WHAT YOU SHOULD DO - Repeat every line, exactly, from the very first through the one where "return made" appears. Add nothing else.

RECORDED DATA -
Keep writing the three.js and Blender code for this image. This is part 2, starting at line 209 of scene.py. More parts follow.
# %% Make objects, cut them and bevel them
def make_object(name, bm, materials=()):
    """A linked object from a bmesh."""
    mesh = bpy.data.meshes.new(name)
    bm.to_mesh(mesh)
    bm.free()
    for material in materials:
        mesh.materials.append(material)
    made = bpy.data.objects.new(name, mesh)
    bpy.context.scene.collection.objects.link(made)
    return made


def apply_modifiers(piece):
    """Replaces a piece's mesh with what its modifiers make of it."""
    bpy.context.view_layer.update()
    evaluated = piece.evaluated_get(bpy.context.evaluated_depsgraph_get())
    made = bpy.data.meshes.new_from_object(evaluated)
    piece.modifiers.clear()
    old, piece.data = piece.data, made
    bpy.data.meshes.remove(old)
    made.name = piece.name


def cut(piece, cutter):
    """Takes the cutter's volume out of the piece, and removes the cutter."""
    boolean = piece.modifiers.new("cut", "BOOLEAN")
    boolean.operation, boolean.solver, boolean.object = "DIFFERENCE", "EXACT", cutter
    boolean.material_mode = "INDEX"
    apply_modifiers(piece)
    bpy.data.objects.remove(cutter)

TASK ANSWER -
Keep writing the three.js and Blender code for this image. This is part 2, starting at line 209 of scene.py. More parts follow.
# %% Make objects, cut them and bevel them
def make_object(name, bm, materials=()):
    """A linked object from a bmesh."""
    mesh = bpy.data.meshes.new(name)
    bm.to_mesh(mesh)
    bm.free()
    for material in materials:
        mesh.materials.append(material)
    made = bpy.data.objects.new(name, mesh)
    bpy.context.scene.collection.objects.link(made)
    return made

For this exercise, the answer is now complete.